At the outset, the concept is very interesting. A young man who is totally against romance is definitely a new mould for a protagonist. We are usually used to seeing heroes who constantly keep talking about the beauty or pain of love. Here, Nagulan’s character just does not care, he wants love to disappear from earth. Nagulan’s and Poorna’s characters represent a classic ‘men are from Mars, women are from Venus’ clash. Both of them land on earth in a twist of events. Things are interesting up to this point in the story. One expects an extension of this clash and their efforts to cope with it in the second half. But, a bit disappointingly, the script has swayed to commercial commands. There appears a regular villain with a ‘kill at sight’ philosophy who is out to avenge someone dear to him. There is lot of running around and action which takes away from the positive impact of the unique theme that was established in the first half. But, this is not to say that the second half is completely boring or predictable. Though unmistakably a commercially driven sequence of fights and dialogues, it has been executed pretty well. The viewer’s patience is not tested, nor has the film stretched unduly for too long. The action sequences have turned out well, Nagulan has worked hard for them

Performances have kept up to the demands of the script. Nagulan continues the good efforts that he put into his last two films. Be it in the first half where he disrupts many a love story, in the songs, or in the stunt sequences, he has done all of them well. He has shown his ability to grow into a dependable action hero if the right scripts are available. Poorna looks much better than in her previous films. Her performance, especially in the songs, makes her a possible candidate for the top rung of Kollywood heroines; especially because Asin is busy up north. Sampath, as the stereotypical villain is just right for the role. But, it is Santhanam who steals the show throughout the first half. The timing of his dialogues is an absolute delight and lights up the audience. At many points he reminds one of Vennira Adai Murthy in his early days.

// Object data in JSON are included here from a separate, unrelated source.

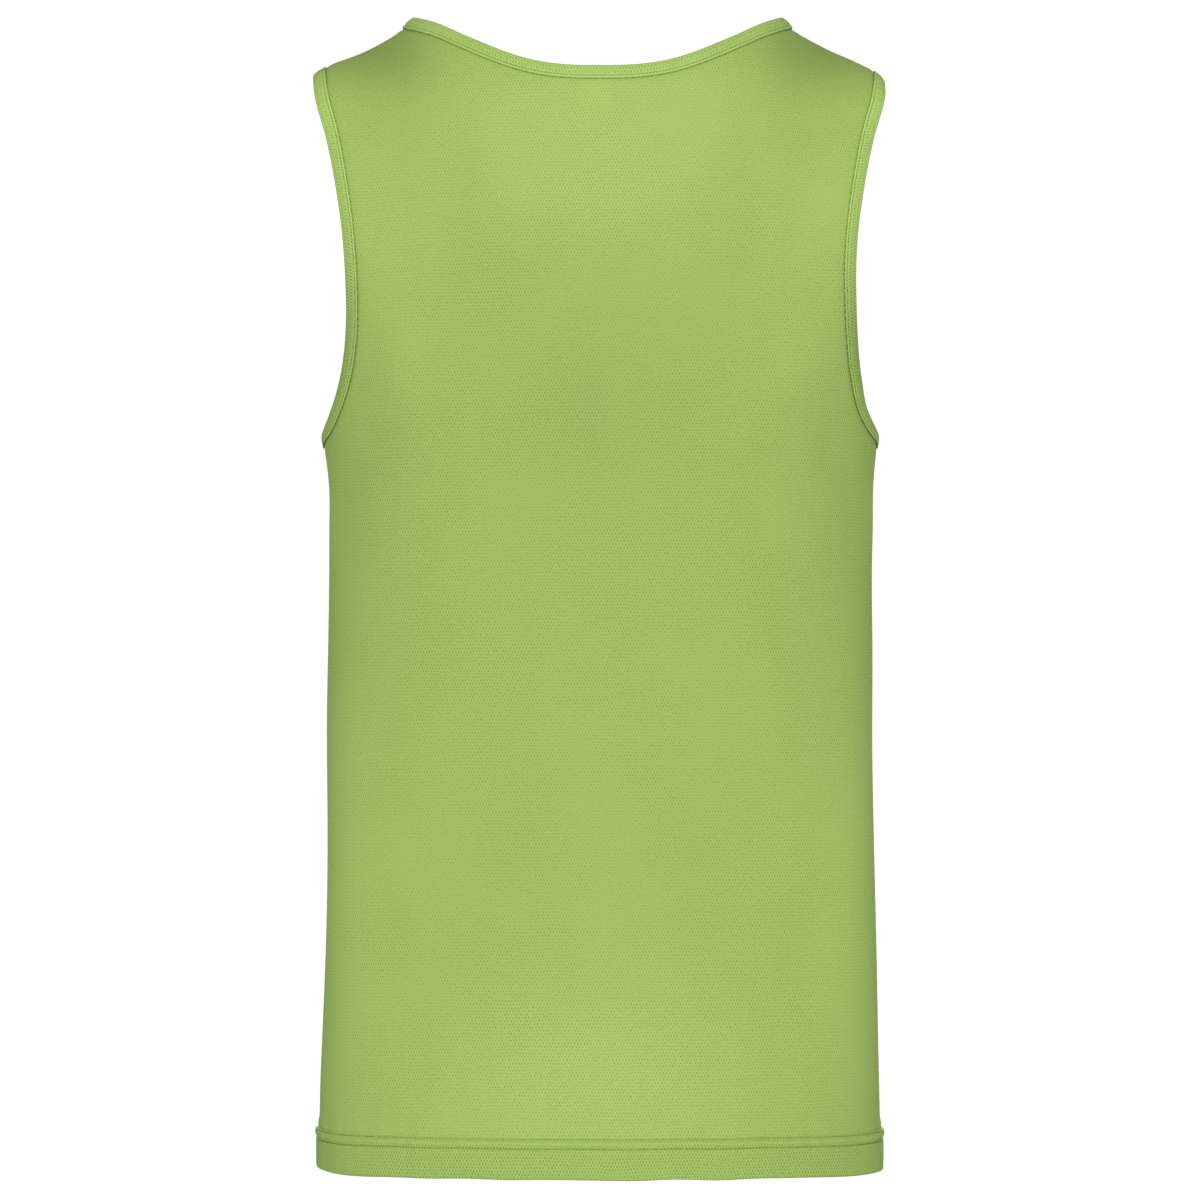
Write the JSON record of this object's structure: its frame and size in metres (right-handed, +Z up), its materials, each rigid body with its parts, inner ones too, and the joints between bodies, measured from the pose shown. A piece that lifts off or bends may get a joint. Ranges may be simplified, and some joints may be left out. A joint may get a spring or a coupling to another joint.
{
  "type": "sports tank top",
  "caption": "Sleeveless sports tank top in plain knit, filled out and hollow, with bound neck and armholes, a stitched hem and a blank neck label.",
  "frame": {"origin": "on the centre plane, midway between the two shoulder straps, at the height of the underside of each strap's middle, where a wearer's shoulders hold it", "axes": "+Z up, -Y the garment's back and +Y its front, +X the wearer's right"},
  "size_m": [0.3586, 0.2329, 0.7179],
  "materials": {
    "body_knit": "lime green bird's-eye pique polyester knit with small dimples and a soft sheen",
    "binding_knit": "lime green folded strip of the same knit, its dimples turned across",
    "label_satin": "plain pale green satin ribbon, blank"
  },
  "bodies": {
    "root": {"back_panel": "body_knit", "front_panel": "body_knit", "neck_binding": "binding_knit", "armhole_binding_left": "binding_knit", "armhole_binding_right": "binding_knit", "neck_label": "label_satin"}
  },
  "joints": []
}
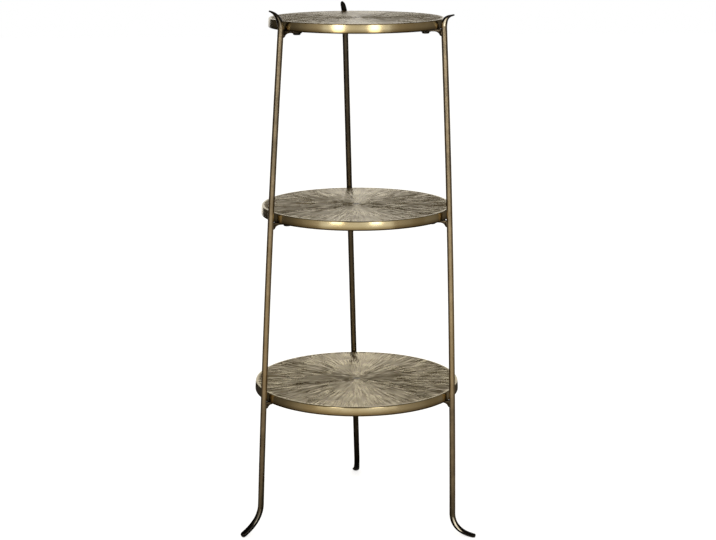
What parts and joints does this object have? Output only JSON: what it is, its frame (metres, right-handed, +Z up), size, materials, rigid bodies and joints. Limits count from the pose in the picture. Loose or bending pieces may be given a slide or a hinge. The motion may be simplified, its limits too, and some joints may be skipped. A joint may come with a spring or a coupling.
{
  "type": "tiered side table",
  "caption": "Tall side table: round metal trays in tiers between three slim forged legs with flared toes and small leaf tips.",
  "frame": {"origin": "the middle of the footprint's bounding box, on the floor", "axes": "+Z up out of the decks; the back leg stands on the +Y side and the front of the table faces -Y, so +X is to the right"},
  "size_m": [0.3756, 0.3882, 0.836],
  "materials": {
    "forged_bronze_steel": "satin",
    "cast_tray": "satin",
    "dark_fasteners": "satin"
  },
  "bodies": {
    "root": {"leg_back": "forged_bronze_steel", "leg_front_left": "forged_bronze_steel", "leg_front_right": "forged_bronze_steel", "arm_top_back": "forged_bronze_steel", "arm_top_front_left": "forged_bronze_steel", "arm_top_front_right": "forged_bronze_steel", "arm_middle_back": "forged_bronze_steel", "arm_middle_front_left": "forged_bronze_steel", "arm_middle_front_right": "forged_bronze_steel", "arm_bottom_back": "forged_bronze_steel", "arm_bottom_front_left": "forged_bronze_steel", "arm_bottom_front_right": "forged_bronze_steel", "tray_top": "cast_tray", "tray_middle": "cast_tray", "tray_bottom": "cast_tray", "screws_top": "dark_fasteners", "screws_middle": "dark_fasteners", "screws_bottom": "dark_fasteners", "washers_top": "dark_fasteners", "washers_middle": "dark_fasteners", "washers_bottom": "dark_fasteners"}
  },
  "joints": []
}
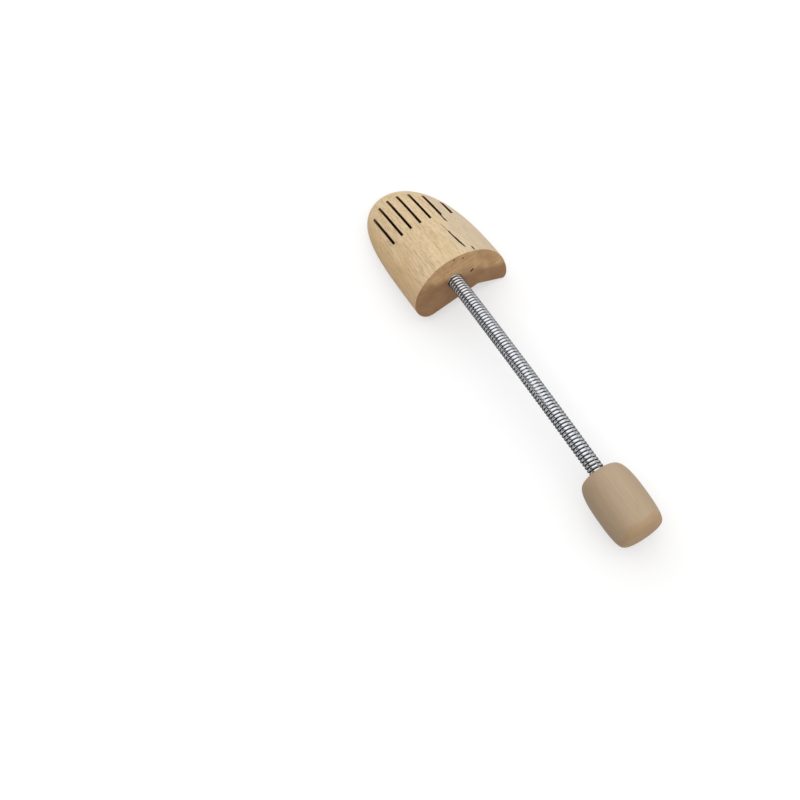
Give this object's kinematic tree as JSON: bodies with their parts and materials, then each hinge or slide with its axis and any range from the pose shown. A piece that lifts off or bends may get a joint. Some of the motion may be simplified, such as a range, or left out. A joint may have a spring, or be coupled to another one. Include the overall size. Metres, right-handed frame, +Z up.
{
  "type": "shoe stretcher",
  "caption": "Spiral shoe stretcher for a right shoe: a shaped wooden toe block and a turned wooden heel knob, joined by a coiled steel spring that arches to push them apart.",
  "frame": {"origin": "middle of the flat underside of the toe block, on the spring's centre plane", "axes": "+X from the toe to the heel along the spring, +Y to the outer side of the foot, +Z up"},
  "size_m": [0.2832, 0.0613, 0.041],
  "materials": {
    "block_wood": "fine sanded, bare pale hardwood",
    "knob_wood": "turned and smoothed, bare",
    "spring_steel": "bright plated wire",
    "nail_steel": "plain wire nail"
  },
  "bodies": {
    "toe": {"toe_block": "block_wood", "toe_spring_nail": "nail_steel"},
    "spring": {"spiral_spring": "spring_steel"},
    "heel": {"heel_knob": "knob_wood", "knob_spring_nail": "nail_steel"}
  },
  "joints": [
    {"name": "spring_bend_at_block", "type": "hinge", "parent": "toe", "child": "spring", "pos_m": [0.0837, 0, 0.02358], "axis": [0, -1, 0], "range_deg": [0, 60], "stiffness_Nm_per_rad": 0.115, "deforming": ["spiral_spring"]},
    {"name": "spring_bend_at_knob", "type": "hinge", "parent": "spring", "child": "heel", "pos_m": [0.15765, 0, 0.02144], "axis": [0, 1, 0], "range_deg": [0, 120], "stiffness_Nm_per_rad": 0.115, "deforming": ["spiral_spring"]}
  ],
  "couplings": [
    {"joint": "spring_bend_at_knob", "follows": "spring_bend_at_block", "ratio": 2}
  ]
}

Music by Dhina is a positive for the film. Two numbers in particular, ‘Eppadi ennul kadhal’ and ‘Unnai kadhali enru’ impress. The costumes and camera are pleasing to the eye. Overall, the music is very much unlike the Dhina we have known till now. Other departments have done well enough to carry the film through, though there is nothing much of note. Debutante director S Shakthivel proves that he has got the mettle to make a name for himself. He needs a few good scripts for that.

Kandha Kottai is an interesting concept which could have been sustained for the entire length of the film. But, commercialism and action take over in the second half, robbing the film of its main theme. This disappointment apart, Kandha Kottai is a decent attempt at a youthful entertainer with honest performances and hummable music.